Construction always starts from the inside. This was his philosophy. There, inside, must be born what will strive to find itself, and take shape. This is the message of the seemingly technical term “interior designer”. And this vocation was part of the essence of György Fekete. How many times did he come to me with the ever more bitter complaint that interior design should finally be an independent university subject? He was excited, electrified, by what lies under the surface: the inner structure that gives solidity; that which is built from the inside outward, like the skin of an apple or the shell of a snail. “I am within, and I design around myself”, he would say. This is the way of thinking of someone who can carry the essence of national culture only within their being, for decades. It is the way of thinking of someone who, in 1956 at the age of 23, during the siege of the radio headquarters, wrote his farewell letter to the world and hid it among the books in the Italian Cultural Institute, so that decades later someone would find it after Hungary had won its freedom. This is someone who collects fifteen thousand images of the Holy Crown of Hungary. Someone for whom there is consonance between national culture and protection of the nation state’s positions. This is the way of thinking of someone who is not deceived by the distinction between the instruments used by artists and politicians – because he knows that in essence they are related professions. At least they certainly are here in Hungary. This is also why he briefly ventured to immerse himself in the world of party politics.

Fellow Mourners,

It is customary to say that culture is a battlefield. Today, when we look west, we see this and react with horror. But here in Hungary, and especially for György Fekete, this struggle means something different. It is a struggle we never fight against others, but always for ourselves. We Hungarians want an alliance between national commitment and autonomous artistic aspirations – as he expressed it in the credo of the Hungarian Academy of Arts. György Fekete understood that in our culture in this part of the world, truth, beauty and goodness have formed an alliance in opposition to the forces of evil and massive disruption. Blessed is the country which has had such sons, which has them, and which will have them. It is our task to raise thought, will, work and works to their fitting place. Indeed it is our task to do even more: to carry them forward in institutions in a worthy form and order, so that the cultural achievements of the Hungarians can be built ever higher – up towards the sky. The life of György Fekete reminds us that Hungarian culture is the creative and sustaining force without which it is impossible not only to survive, but even to live. And perhaps it would not even be worth living. But if we root ourselves in it, if we take nourishment from it, if we draw inspiration from it, if we allow it to unfold, we will not only survive, but we will regain – and even enrich – everything that those before us have left us.

Fellow Mourners,

György Fekete also bequeathed a serious lesson in life to those of us entering the last third of our lives. “You don’t need to care about what’s said about what you do, who likes it, who doesn’t, what criticism there is of it, and how it’s communicated.

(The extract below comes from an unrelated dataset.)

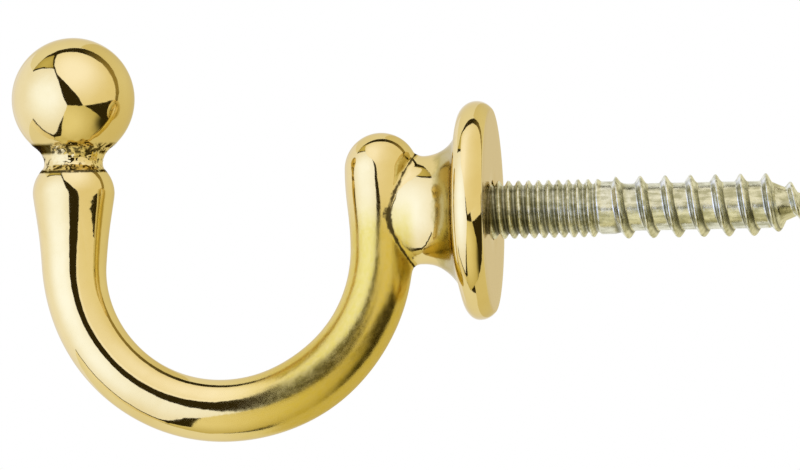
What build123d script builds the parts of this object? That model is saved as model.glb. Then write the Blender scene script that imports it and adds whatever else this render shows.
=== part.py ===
from build123d import *
import math
import os

# Curtain holdback: a cast and turned brass hook on a steel hanger screw. Millimetres.
# The origin is the centre of the flange's flat back, which lies on the wall. +X runs into the
# wall along the screw, +Z is up, and the centre line of the hook lies in the XZ plane.

# Flange and stalk, turned about the screw's axis
flange_diameter = 22.0
rim_radius = 1.8  # section of the rounded rim
rim_setback = 1.5  # from the wall to the middle of the rim's section
stalk_height = 10.9  # across Z at the throat
stalk_sections = 9

# Arm: a near leg beside the wall, a bend of two quarters, and a far leg that carries the ball
near_leg_setback = 11.3  # from the wall to the near leg's centre line
leg_spacing = 31.15  # between the centre lines of the two legs
near_bend_radius = 16.05  # centre line, on the wall's side
bend_drop = 19.7  # from the screw's axis down to the centre line at the bottom
arm_diameter = 6.25  # through the bend
dome_diameter = 7.2  # upper end of the near leg
dome_height = 4.35  # from the screw's axis up to the middle of the dome
near_hold = 0.42  # share of the near leg that keeps the width of its foot, and of its dome

# Ball, neck and shoulder, turned about the far leg's centre line
ball_diameter = 12.4
ball_height = 12.1  # from the screw's axis up to the middle of the ball
neck_diameter = 5.9
neck_drop = 6.55  # from the middle of the ball down to the narrowest place
neck_fillet = 0.9  # between the neck and the shoulder
shoulder_diameter = 8.25
shoulder_drop = 3.0  # from the neck down to the widest place of the shoulder
shoulder_hold = 0.18  # share of the taper that keeps the shoulder's width
far_hold = 0.2  # share of the taper that keeps the width of its foot

# Screw
screw_length = 40.0
thread_diameter = 5.85  # machine thread, over the crests
thread_showing = 10.5  # from the wall to the end of the machine thread
thread_engaged = 6.5  # inside the hook
shank_diameter = 5.3
shank_length = 1.5
wood_diameter = 6.3  # wood thread, over the crests
wood_core_diameter = 4.75
wood_pitch = 2.53
wood_angle = 60.0  # between a ridge's flanks
wood_sink = 0.1  # of a ridge's foot below the core
wood_top_crest = 0.25  # from the wood thread's start to its first crest on top
wood_tip_bare = 0.9  # point beyond the thread's end
wood_runin = 0.15  # turns over which the wood thread rises from the shank
wood_runout = 0.7  # turns over which it dies away on the point
point_length = 5.7
end_chamfer = 0.5
steps_per_turn = 12

# Fit of the screw in the hook
thread_clearance = 0.06  # all round the crests
hole_spare = 1.5  # blind hole beyond the screw's end
drill_angle = 118.0

flange_radius = flange_diameter / 2
throat_half = stalk_height / 2
rim_center_radius = flange_radius - rim_radius
rim_front = -rim_setback - rim_radius
throat_radius = rim_center_radius - throat_half
throat_x = rim_front - throat_radius
back_radius = rim_center_radius + math.sqrt(rim_radius**2 - rim_setback**2)

near_x = -near_leg_setback
far_x = near_x - leg_spacing
far_bend_radius = leg_spacing - near_bend_radius
bend_x = near_x - near_bend_radius
near_foot_z = near_bend_radius - bend_drop
far_foot_z = far_bend_radius - bend_drop

# In plan the stalk narrows to the near leg along an arc that is lowest on the leg's centre line
# and runs tangent into the throat's arc, where the oval stalk becomes the round flange.
stalk_sink = 0.05  # keeps the stalk's end inside the leg
stalk_half_depth = arm_diameter / 2 - stalk_sink
narrowing_angle = 2 * math.atan((throat_half - stalk_half_depth) / (throat_x - near_x))
narrowing_radius = throat_radius + (throat_half - stalk_half_depth) / (
    1 - math.cos(narrowing_angle)
)
joint_x = throat_x + throat_radius * math.sin(narrowing_angle)
joint_radius = throat_half + throat_radius * (1 - math.cos(narrowing_angle))

screw_start = -thread_engaged
screw_end = screw_length - thread_engaged
wood_start = thread_showing + shank_length
point_start = screw_end - point_length
wood_core_radius = wood_core_diameter / 2


def upright_plane(x):
    """The XZ plane with its origin moved along X: sketches on it read (distance, height)."""
    return Plane(origin=(x, 0, 0), x_dir=(1, 0, 0), z_dir=(0, -1, 0))


def turned_leg(outline, x):
    """Turns a closed outline of (radius, height) about the upright line at x."""
    return revolve(make_face(upright_plane(x) * outline), Axis((x, 0, 0), (0, 0, 1)))


def turned_on_screw_axis(outline):
    """Turns a closed outline of (distance along X, radius) about the screw's axis."""
    return revolve(make_face(upright_plane(0) * outline), Axis.X)


def make_far_leg():
    ball = ball_diameter / 2
    neck = neck_diameter / 2
    shoulder = shoulder_diameter / 2
    arm = arm_diameter / 2
    neck_z = ball_height - neck_drop
    shoulder_z = neck_z - shoulder_drop

    # The hollow under the ball is an arc tangent to the ball and upright at the neck.
    hollow = (neck**2 + neck_drop**2 - ball**2) / (2 * (ball - neck))
    lean = math.asin((neck + hollow) / (ball + hollow))
    ball_foot = (ball * math.sin(lean), ball_height - ball * math.cos(lean))

    # The shoulder is an arc tangent to the neck's fillet and upright at its widest place.
    inset = neck + neck_fillet - shoulder
    round_radius = (inset**2 + shoulder_drop**2 - neck_fillet**2) / (2 * (neck_fillet - inset))
    share = round_radius / (round_radius + neck_fillet)
    shoulder_top = (
        shoulder - round_radius + share * (inset + round_radius),
        shoulder_z + share * shoulder_drop,
    )

    taper = shoulder_z - far_foot_z
    outline = (
        Line((0, far_foot_z), (0, ball_height + ball))
        + ThreePointArc((0, ball_height + ball), (ball, ball_height), ball_foot)
        + TangentArc((neck, neck_z), ball_foot, tangent=(0, 1))
        + TangentArc((neck, neck_z), shoulder_top, tangent=(0, -1))
        + TangentArc((shoulder, shoulder_z), shoulder_top, tangent=(0, 1))
        + Bezier(
            (shoulder, shoulder_z),
            (shoulder, shoulder_z - shoulder_hold * taper),
            (arm, far_foot_z + far_hold * taper),
            (arm, far_foot_z),
        )
        + Line((arm, far_foot_z), (0, far_foot_z))
    )
    return turned_leg(outline, far_x)


def make_near_leg():
    dome = dome_diameter / 2
    foot = arm_diameter / 2
    hold = near_hold * (dome_height - near_foot_z)
    top = (0, dome_height + dome)
    outline = (
        Line((0, near_foot_z), top)
        + TangentArc((dome, dome_height), top, tangent=(0, 1))
        + Bezier(
            (dome, dome_height),
            (dome, dome_height - hold),
            (foot, near_foot_z + hold),
            (foot, near_foot_z),
        )
        + Line((foot, near_foot_z), (0, near_foot_z))
    )
    return turned_leg(outline, near_x)


def make_bend_quarter(side, bend_radius, foot_z):
    """Turns the arm's round section from a leg's foot (side +1 near, -1 far) to the bottom."""
    foot = Plane(origin=(bend_x + side * bend_radius, 0, foot_z), z_dir=(0, 0, -1))
    pivot = Axis((bend_x, 0, foot_z), (0, side, 0))
    return revolve(foot * Circle(arm_diameter / 2), pivot, 90)


def make_stalk():
    """Lofts ovals from inside the near leg to the round section where the flange begins."""
    sections = []
    for step in range(stalk_sections):
        angle = narrowing_angle * step / (stalk_sections - 1)
        x = near_x + narrowing_radius * math.sin(angle)
        half_depth = stalk_half_depth + narrowing_radius * (1 - math.cos(angle))
        rise = max(0, x - throat_x)
        half_height = throat_half + throat_radius - math.sqrt(throat_radius**2 - rise**2)
        section = Plane(origin=(x, 0, 0), x_dir=(0, 1, 0), z_dir=(1, 0, 0))
        sections.append(section * Ellipse(half_depth, half_height))
    return loft(sections)


def make_flange():
    outline = (
        Line((0, 0), (joint_x, 0))
        + Line((joint_x, 0), (joint_x, joint_radius))
        + TangentArc((rim_front, rim_center_radius), (joint_x, joint_radius), tangent=(0, -1))
        + TangentArc((rim_front, rim_center_radius), (0, back_radius), tangent=(0, 1))
        + Line((0, back_radius), (0, 0))
    )
    return turned_on_screw_axis(outline)


def make_tapped_hole():
    hole = thread_diameter / 2 + thread_clearance
    depth = thread_engaged + hole_spare
    tip = depth + hole / math.tan(math.radians(drill_angle / 2))
    outline = Polyline((0, 0), (0, hole), (-depth, hole), (-tip, 0), close=True)
    return turned_on_screw_axis(outline)


def make_hook():
    hook = make_far_leg()
    hook += make_bend_quarter(-1, far_bend_radius, far_foot_z)
    hook += make_bend_quarter(1, near_bend_radius, near_foot_z)
    hook += make_near_leg()
    hook += make_stalk()
    hook += make_flange()
    return hook - make_tapped_hole()


def eased(share):
    """Rises smoothly from 0 to 1 as the share does."""
    share = min(1, max(0, share))
    return share * share * (3 - 2 * share)


def make_wood_thread():
    """Lofts the right-handed ridge round the screw's axis, as one solid for each turn or less."""
    height = wood_diameter / 2 - wood_core_radius
    half_foot = (height + wood_sink) * math.tan(math.radians(wood_angle / 2))
    wood_end = screw_end - wood_tip_bare
    runin = wood_runin * wood_pitch
    runout = wood_runout * wood_pitch

    def core_at(x):
        return wood_core_radius * min(1, (screw_end - x) / point_length)

    def section(x):
        angle = 2 * math.pi * (x - wood_start - wood_top_crest) / wood_pitch
        outward = (0, -math.sin(angle), math.cos(angle))
        plane = Plane((0, 0, 0), x_dir=(1, 0, 0), z_dir=(0, -outward[2], outward[1]))
        rise = eased(min((x - wood_start) / runin, (wood_end - x) / runout))
        outline = Polyline(
            (x - half_foot, core_at(x - half_foot) - wood_sink),
            (x, core_at(x) + height * rise - wood_sink / 2 * (1 - rise)),
            (x + half_foot, core_at(x + half_foot) - wood_sink),
            close=True,
        )
        return make_face(plane * outline)

    turns = math.ceil((wood_end - wood_start) / wood_pitch)
    step = (wood_end - wood_start) / (turns * steps_per_turn)
    solids = []
    for turn in range(turns):
        first = wood_start + turn * steps_per_turn * step
        solids.append(loft([section(first + k * step) for k in range(steps_per_turn + 1)]))
    return solids


def make_screw():
    thread = thread_diameter / 2
    shank = shank_diameter / 2
    outline = Polyline(
        (screw_start, 0),
        (screw_start, thread - end_chamfer),
        (screw_start + end_chamfer, thread),
        (thread_showing, thread),
        (thread_showing + thread - shank, shank),
        (wood_start - (shank - wood_core_radius), shank),
        (wood_start, wood_core_radius),
        (point_start, wood_core_radius),
        (screw_end, 0),
        close=True,
    )
    return turned_on_screw_axis(outline).fuse(*make_wood_thread())


hook = make_hook()
screw = make_screw()

os.makedirs("parts", exist_ok=True)
export_step(hook, "parts/hook.step")
export_step(screw, "parts/hanger_screw.step")
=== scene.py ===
import math

import bpy
import numpy as np
from mathutils import Matrix, Vector


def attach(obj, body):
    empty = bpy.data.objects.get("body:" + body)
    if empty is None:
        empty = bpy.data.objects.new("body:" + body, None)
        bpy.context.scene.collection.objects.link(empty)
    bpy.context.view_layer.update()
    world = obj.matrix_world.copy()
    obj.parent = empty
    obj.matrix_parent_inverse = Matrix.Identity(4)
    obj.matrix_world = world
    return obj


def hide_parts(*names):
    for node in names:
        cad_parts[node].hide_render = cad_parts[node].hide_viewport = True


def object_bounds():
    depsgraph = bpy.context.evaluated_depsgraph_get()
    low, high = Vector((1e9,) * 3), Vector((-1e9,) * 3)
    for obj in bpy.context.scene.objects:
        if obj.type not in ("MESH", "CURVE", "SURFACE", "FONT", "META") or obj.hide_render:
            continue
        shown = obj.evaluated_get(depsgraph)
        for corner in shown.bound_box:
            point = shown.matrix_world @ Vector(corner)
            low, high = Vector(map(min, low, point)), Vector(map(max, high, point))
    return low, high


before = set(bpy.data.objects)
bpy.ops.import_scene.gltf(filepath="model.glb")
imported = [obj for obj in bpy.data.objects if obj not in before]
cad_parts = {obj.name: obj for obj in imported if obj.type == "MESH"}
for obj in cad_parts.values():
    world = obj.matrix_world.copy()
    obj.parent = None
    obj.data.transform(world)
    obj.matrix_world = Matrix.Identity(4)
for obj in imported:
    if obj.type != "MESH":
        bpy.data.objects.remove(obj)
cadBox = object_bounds()
mm = 0.001


def smoothStep(share):
    share = np.clip(share, 0, 1)
    return share * share * (3 - 2 * share)


def bezierPoints(first, second, third, last, count):
    t = np.linspace(0, 1, count)[:, None]
    first, second, third, last = (np.array(p, float) for p in (first, second, third, last))
    return (
        first * (1 - t) ** 3
        + second * 3 * t * (1 - t) ** 2
        + third * 3 * t * t * (1 - t)
        + last * t**3
    )


def addObject(name, data):
    made = bpy.data.objects.new(name, data)
    bpy.context.scene.collection.objects.link(made)
    return made


def meshFromParts(name, points, faces):
    mesh = bpy.data.meshes.new(name)
    mesh.from_pydata([tuple(p) for p in points], [], faces)
    mesh.validate()
    mesh.update()
    return mesh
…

The important thing is that you did it. If you have received a sign from the Creator indicating what you are suited for, you must do that. You must fulfil what is within you, you must give all of yourself; and you must go to the afterlife, to death, as empty as you were when you were born. There is no harm in planning life, but what one must plan most of all is old age. I shall not be a burden on anyone, but may what is still within me be turned into works.” I would just add that I am glad to see that in this you succeeded. You departed from us in contentment.

György Fekete, Professor, Honorary President, Dear Friend,

May you rest in peace in the hope of blessed resurrection!